Fallows and Fuller both counsel reporters to shed the sneer, lose the attitude, drop the cynical pose. "We must resist the cynical impulse," Fuller writes. "News organizations must begin to exercise more self-control over their own darkest habits of thought." Both implore journalists to strive for what Fuller calls "coherence." People, he says, "want knowledge, not just facts or data." Journalism's real purpose, notes Fallows, "is to satisfy the general desire for information to have meaning." Fuller says the Tribune sums up its fundamental purpose with the motto: "Helping people master their world through knowledge," a phrase he says hearkens back "to a kind of old-time newspaper religion, one that believes that knowledge gives people power."


EDITOR'S CHOICE

Editor's Choice Logo

FEEDING FRENZY: HOW ATTACK JOURNALISM HAS TRANSFORMED AMERICAN POLITICS, by Larry J. Sabato (The Free Press, New York, 1991). Sabato, a scholar, argues that journalists do have obligations under the First Amendment: to inform citizens fully and to report with fairness and balance. He believes they're not keeping their end of the bargain. Reporters, he says, spend too much time chasing scandal of a purely private nature. Further, Sabato is alarmed by what he sees as a loosening of standards on the publication or broadcast of unproven rumor. "The press has become obsessed with gossip rather than governance; it prefers to employ titillation rather than scrutiny; as a result, its political coverage produces trivialization rather than enlightenment." Instead of winnowing the candidates, he says, that encourages cynicism.
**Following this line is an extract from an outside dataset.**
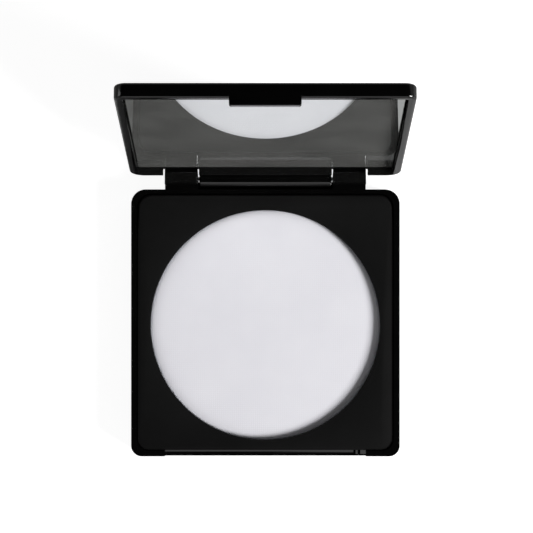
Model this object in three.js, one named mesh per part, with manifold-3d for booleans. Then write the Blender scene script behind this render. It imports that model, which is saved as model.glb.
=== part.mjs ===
// A square hinged powder compact, shown open: a moulded base with a framed pan of
// pressed powder, and a mirrored lid that leans back on its stops.
// Millimetres, +Z up. The origin is the centre of the flat underside, the latch
// edge faces -Y and the hinge is at +Y.
import * as THREE from "three";
import { mergeVertices } from "three/addons/utils/BufferGeometryUtils.js";
import Module from "manifold-3d";

const wasm = await Module();
wasm.setup();
const { degToRad } = THREE.MathUtils;

// ---- Driving dimensions ----------------------------------------------------

// Case outline, shared by base and lid
const CASE_WIDTH = 70.0;
const CASE_DEPTH = 69.6;
const FRONT_CORNER = 2.8;
const REAR_CORNER = 3.8;

// Base shell
const BASE_HEIGHT = 8.8;
const BASE_EDGE = 1.2; // rounding of the bottom edge
const FLOOR = 1.6;
const SIDE_WALL = 1.5;
const FRONT_WALL = 1.5;
const REAR_WALL = 1.1;

// Platform that frames the pan
const PANEL_GAP = 0.2; // to the base walls
const PANEL_DROP = 0.4; // below the base rim
const PANEL_THICKNESS = 1.2;
const PANEL_EDGE = 0.35;
const PANEL_FRONT_CORNER = 2.9;
const PANEL_REAR_CORNER = 3.7;
const SKIRT_THICKNESS = 1.0;
const SKIRT_LAP = 0.3; // how far the skirt reaches below the ledge
const PEG_RADIUS = 1.1;
const PEG_LENGTH = 3.0;
const PEG_CLEARANCE = 0.15;
const PEG_INSET = 4.4; // from the base's outer faces
const BOSS_WALL = 1.0;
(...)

WHAT IT TAKES: THE WAY TO THE WHITE HOUSE, by Richard Ben Cramer (Random House, New York, 1992). Cramer, a Pulitzer Prize-winning journalist, wondered what would compel someone to believe they ought be president of the United States. Why would that person be willing to sacrifice privacy? What would drive someone to that point? He follows six contenders in the 1988 presidential sweepstakes — including Bob Dole. (Hint: Dole's a workaholic.)

INSIDE THE WIGWAM: CHICAGO PRESIDENTIAL CONVENTIONS 1860-1996, by R. Craig Sautter and Edward M. Burke (Wild Onion Books, Loyola Press, Chicago). Counting this year, the Windy City has played host to 25 political conventions. Sautter and Burke, a Chicago alderman and amateur historian, serve up the colorful details. And there's a foreword by Mayor Richard M. Daley.